• [Goal of the exercise]: Reproduce the lines from the one bearing "What build123d script" through the one bearing "tongue_bevel = 1.7", inclusive. Copy them exactly; include no other line.
++++++++++
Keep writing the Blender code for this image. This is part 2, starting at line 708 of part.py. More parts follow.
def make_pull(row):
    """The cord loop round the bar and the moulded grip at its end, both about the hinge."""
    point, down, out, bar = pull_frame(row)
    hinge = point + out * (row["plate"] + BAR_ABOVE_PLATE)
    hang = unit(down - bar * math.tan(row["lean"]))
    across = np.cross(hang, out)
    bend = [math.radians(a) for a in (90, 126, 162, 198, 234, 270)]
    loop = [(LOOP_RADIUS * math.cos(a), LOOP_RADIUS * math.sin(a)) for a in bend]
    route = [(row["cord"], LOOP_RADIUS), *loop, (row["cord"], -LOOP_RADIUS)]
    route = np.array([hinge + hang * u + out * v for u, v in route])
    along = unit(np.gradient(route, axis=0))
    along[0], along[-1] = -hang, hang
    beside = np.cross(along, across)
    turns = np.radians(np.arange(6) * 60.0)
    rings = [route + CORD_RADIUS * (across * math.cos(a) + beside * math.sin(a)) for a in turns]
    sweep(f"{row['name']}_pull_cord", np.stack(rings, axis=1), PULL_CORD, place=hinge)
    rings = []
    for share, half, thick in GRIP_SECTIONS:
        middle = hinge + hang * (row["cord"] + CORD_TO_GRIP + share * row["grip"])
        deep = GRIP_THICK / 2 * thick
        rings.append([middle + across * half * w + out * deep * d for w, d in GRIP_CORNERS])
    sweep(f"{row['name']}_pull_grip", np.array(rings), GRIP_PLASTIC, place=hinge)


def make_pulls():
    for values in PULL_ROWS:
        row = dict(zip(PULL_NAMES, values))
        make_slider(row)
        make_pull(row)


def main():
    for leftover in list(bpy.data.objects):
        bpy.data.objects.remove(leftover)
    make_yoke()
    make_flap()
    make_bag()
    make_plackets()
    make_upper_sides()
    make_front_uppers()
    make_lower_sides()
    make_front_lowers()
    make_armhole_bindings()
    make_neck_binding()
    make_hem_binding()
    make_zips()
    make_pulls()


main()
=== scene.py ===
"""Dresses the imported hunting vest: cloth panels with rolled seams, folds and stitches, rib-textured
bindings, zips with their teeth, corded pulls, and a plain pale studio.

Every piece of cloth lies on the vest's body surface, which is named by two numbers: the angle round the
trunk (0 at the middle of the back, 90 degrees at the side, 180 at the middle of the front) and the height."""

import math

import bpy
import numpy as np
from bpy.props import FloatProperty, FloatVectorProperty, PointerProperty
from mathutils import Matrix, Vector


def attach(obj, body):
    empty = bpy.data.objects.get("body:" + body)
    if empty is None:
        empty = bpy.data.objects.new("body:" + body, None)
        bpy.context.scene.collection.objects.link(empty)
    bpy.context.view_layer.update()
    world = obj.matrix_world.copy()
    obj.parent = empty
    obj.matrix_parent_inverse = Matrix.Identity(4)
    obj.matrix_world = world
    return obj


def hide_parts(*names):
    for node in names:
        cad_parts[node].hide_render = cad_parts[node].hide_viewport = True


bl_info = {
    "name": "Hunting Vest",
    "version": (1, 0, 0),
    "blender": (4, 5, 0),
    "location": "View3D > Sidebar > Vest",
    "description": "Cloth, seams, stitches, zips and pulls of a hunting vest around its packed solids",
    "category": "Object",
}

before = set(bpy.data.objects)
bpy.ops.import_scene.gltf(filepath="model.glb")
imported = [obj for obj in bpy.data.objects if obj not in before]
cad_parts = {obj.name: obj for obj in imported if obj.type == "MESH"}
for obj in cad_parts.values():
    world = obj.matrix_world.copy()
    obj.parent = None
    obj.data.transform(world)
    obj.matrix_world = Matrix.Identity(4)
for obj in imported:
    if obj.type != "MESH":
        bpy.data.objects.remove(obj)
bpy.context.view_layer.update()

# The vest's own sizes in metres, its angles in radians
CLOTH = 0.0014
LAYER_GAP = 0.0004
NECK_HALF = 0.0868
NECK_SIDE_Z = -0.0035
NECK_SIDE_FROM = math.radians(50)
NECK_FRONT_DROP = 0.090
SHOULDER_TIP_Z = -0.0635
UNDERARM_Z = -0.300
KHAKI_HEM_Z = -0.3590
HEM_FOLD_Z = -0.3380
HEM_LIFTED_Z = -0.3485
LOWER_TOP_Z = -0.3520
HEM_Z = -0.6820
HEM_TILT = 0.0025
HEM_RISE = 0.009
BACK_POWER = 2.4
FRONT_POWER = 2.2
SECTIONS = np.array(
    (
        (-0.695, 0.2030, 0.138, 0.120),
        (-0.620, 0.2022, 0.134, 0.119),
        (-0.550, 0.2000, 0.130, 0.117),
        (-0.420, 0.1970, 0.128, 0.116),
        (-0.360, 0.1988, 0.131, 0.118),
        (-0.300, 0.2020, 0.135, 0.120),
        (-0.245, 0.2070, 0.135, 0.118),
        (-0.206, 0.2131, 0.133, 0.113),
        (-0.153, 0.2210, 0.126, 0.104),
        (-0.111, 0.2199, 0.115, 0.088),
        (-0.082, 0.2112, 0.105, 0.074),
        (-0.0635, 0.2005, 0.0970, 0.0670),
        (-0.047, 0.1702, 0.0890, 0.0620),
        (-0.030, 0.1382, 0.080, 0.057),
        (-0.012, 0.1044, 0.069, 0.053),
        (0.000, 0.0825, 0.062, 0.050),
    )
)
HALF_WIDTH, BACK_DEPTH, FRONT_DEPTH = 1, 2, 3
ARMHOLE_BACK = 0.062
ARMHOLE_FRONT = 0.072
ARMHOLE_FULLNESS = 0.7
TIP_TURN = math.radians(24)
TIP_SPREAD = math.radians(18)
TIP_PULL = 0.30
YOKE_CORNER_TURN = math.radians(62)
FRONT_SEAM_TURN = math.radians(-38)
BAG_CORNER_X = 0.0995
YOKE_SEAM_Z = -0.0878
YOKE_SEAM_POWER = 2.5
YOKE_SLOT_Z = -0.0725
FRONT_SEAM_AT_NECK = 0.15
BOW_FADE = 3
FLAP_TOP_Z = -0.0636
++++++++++
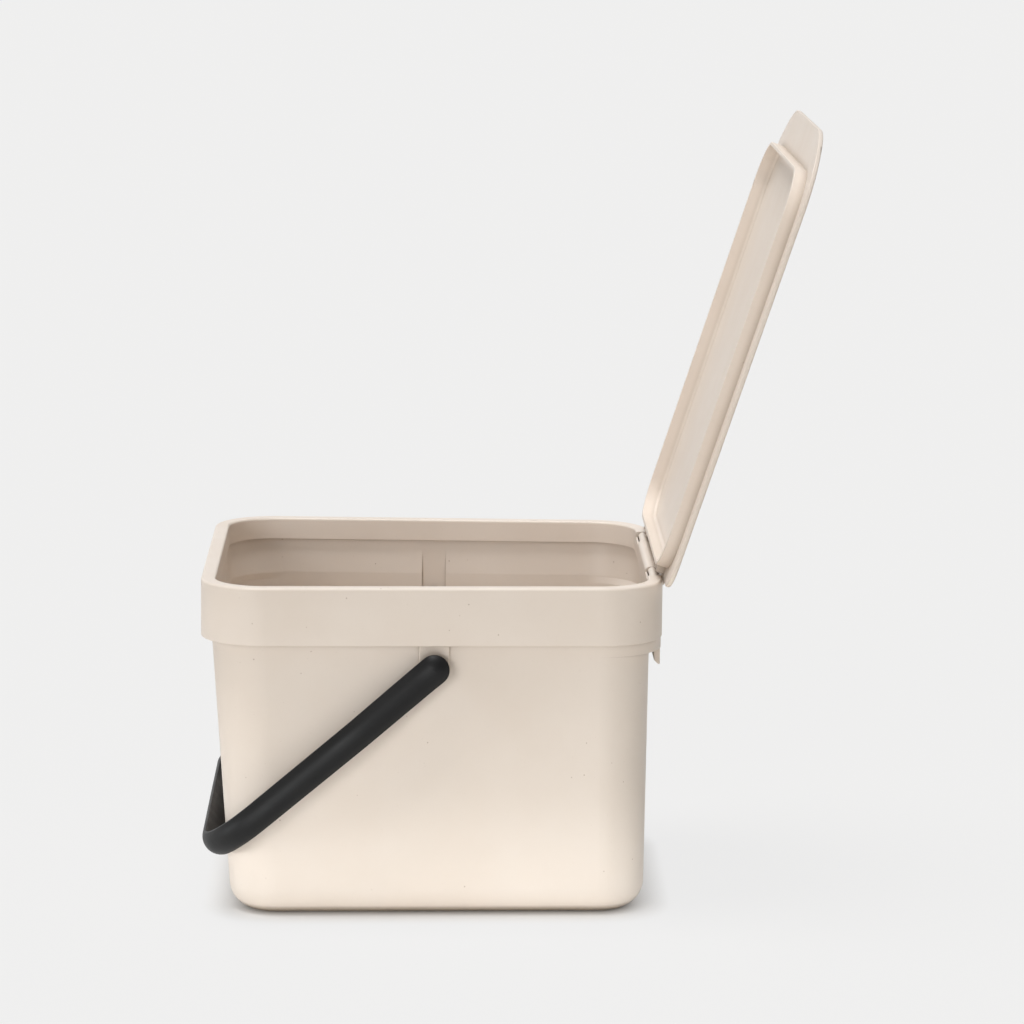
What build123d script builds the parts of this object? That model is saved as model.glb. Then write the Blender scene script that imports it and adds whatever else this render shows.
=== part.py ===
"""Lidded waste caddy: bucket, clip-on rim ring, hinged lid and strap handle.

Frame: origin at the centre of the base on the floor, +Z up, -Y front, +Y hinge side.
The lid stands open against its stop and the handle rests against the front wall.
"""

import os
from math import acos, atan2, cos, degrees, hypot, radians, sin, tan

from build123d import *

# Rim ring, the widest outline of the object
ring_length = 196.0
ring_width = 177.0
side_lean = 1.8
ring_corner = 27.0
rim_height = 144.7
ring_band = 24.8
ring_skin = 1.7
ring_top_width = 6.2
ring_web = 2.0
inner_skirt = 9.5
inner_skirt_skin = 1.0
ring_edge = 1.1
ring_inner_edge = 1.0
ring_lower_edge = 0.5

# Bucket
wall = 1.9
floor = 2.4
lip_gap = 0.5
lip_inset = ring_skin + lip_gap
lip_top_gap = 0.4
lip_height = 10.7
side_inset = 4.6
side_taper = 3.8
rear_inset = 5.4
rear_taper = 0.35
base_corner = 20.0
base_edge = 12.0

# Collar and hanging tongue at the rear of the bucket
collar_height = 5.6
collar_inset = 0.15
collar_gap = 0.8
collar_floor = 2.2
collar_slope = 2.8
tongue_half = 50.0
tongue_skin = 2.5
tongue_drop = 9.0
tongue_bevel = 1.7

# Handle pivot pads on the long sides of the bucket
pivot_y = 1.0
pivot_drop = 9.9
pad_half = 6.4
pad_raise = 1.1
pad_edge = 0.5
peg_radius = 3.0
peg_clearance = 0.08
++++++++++
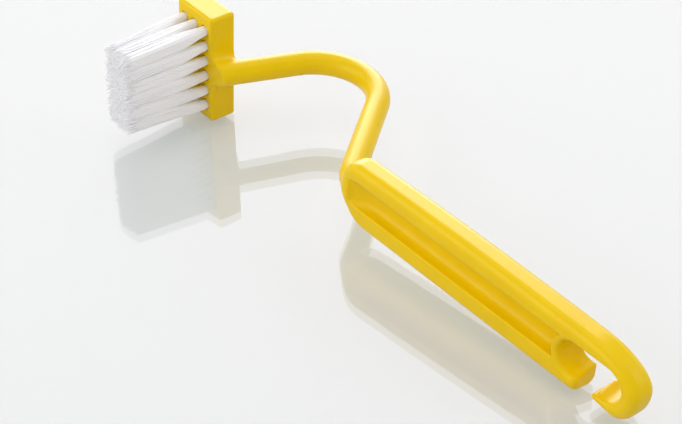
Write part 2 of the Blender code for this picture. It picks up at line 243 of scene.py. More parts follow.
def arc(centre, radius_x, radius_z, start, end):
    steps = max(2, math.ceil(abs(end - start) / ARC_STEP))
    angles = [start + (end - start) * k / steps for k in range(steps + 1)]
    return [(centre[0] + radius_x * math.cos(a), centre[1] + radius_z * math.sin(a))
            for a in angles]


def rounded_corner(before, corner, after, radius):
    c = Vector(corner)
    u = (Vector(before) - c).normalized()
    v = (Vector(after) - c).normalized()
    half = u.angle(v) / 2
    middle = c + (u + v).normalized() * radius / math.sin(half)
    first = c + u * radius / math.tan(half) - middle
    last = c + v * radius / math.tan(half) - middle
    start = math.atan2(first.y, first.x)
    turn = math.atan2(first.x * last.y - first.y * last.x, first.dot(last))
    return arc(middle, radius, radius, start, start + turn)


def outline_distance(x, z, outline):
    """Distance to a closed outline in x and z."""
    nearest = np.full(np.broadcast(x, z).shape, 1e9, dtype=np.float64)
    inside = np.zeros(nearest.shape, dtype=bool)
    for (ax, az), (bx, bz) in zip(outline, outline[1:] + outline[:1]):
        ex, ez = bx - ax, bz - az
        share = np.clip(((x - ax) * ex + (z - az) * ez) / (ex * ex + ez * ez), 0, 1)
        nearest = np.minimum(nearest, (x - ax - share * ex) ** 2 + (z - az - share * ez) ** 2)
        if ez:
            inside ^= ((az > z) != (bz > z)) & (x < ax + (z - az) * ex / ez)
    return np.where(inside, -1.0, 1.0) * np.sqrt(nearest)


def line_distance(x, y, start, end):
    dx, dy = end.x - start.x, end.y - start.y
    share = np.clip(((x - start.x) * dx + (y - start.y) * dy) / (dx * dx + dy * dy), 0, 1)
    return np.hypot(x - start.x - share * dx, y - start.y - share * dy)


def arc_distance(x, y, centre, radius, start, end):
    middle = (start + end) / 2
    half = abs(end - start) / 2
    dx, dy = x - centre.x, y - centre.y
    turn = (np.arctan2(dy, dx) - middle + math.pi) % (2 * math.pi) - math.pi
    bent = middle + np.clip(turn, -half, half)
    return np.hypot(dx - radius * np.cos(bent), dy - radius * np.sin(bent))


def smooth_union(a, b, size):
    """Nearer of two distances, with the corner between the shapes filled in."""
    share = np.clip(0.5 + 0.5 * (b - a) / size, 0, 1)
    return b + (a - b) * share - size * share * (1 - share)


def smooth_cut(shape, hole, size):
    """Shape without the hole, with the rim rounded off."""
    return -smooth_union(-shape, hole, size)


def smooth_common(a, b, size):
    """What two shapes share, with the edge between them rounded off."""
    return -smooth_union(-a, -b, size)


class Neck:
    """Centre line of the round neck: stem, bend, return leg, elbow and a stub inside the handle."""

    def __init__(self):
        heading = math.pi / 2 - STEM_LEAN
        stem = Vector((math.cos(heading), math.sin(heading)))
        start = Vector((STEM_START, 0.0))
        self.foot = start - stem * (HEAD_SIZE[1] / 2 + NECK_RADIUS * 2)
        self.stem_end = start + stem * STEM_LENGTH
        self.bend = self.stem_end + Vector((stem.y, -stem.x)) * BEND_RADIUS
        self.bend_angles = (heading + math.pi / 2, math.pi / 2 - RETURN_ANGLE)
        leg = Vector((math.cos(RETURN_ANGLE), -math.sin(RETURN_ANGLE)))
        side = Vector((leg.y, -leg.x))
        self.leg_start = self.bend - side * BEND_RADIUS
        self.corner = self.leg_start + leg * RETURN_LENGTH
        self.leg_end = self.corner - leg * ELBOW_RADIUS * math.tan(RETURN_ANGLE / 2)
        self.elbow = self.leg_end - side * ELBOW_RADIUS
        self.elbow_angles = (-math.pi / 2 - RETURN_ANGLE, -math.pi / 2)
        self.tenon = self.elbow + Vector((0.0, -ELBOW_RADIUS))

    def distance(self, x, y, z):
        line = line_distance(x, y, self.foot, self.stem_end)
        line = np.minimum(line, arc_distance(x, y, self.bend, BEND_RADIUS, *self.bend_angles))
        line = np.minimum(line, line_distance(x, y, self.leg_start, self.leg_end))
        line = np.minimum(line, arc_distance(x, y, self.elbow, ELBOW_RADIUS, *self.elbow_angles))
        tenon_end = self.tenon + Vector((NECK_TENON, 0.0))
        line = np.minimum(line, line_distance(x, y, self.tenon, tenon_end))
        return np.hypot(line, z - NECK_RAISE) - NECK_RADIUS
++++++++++
• [Task result]:
What build123d script builds the parts of this object? That model is saved as model.glb. Then write the Blender scene script that imports it and adds whatever else this render shows.
=== part.py ===
"""Lidded waste caddy: bucket, clip-on rim ring, hinged lid and strap handle.

Frame: origin at the centre of the base on the floor, +Z up, -Y front, +Y hinge side.
The lid stands open against its stop and the handle rests against the front wall.
"""

import os
from math import acos, atan2, cos, degrees, hypot, radians, sin, tan

from build123d import *

# Rim ring, the widest outline of the object
ring_length = 196.0
ring_width = 177.0
side_lean = 1.8
ring_corner = 27.0
rim_height = 144.7
ring_band = 24.8
ring_skin = 1.7
ring_top_width = 6.2
ring_web = 2.0
inner_skirt = 9.5
inner_skirt_skin = 1.0
ring_edge = 1.1
ring_inner_edge = 1.0
ring_lower_edge = 0.5

# Bucket
wall = 1.9
floor = 2.4
lip_gap = 0.5
lip_inset = ring_skin + lip_gap
lip_top_gap = 0.4
lip_height = 10.7
side_inset = 4.6
side_taper = 3.8
rear_inset = 5.4
rear_taper = 0.35
base_corner = 20.0
base_edge = 12.0

# Collar and hanging tongue at the rear of the bucket
collar_height = 5.6
collar_inset = 0.15
collar_gap = 0.8
collar_floor = 2.2
collar_slope = 2.8
tongue_half = 50.0
tongue_skin = 2.5
tongue_drop = 9.0
tongue_bevel = 1.7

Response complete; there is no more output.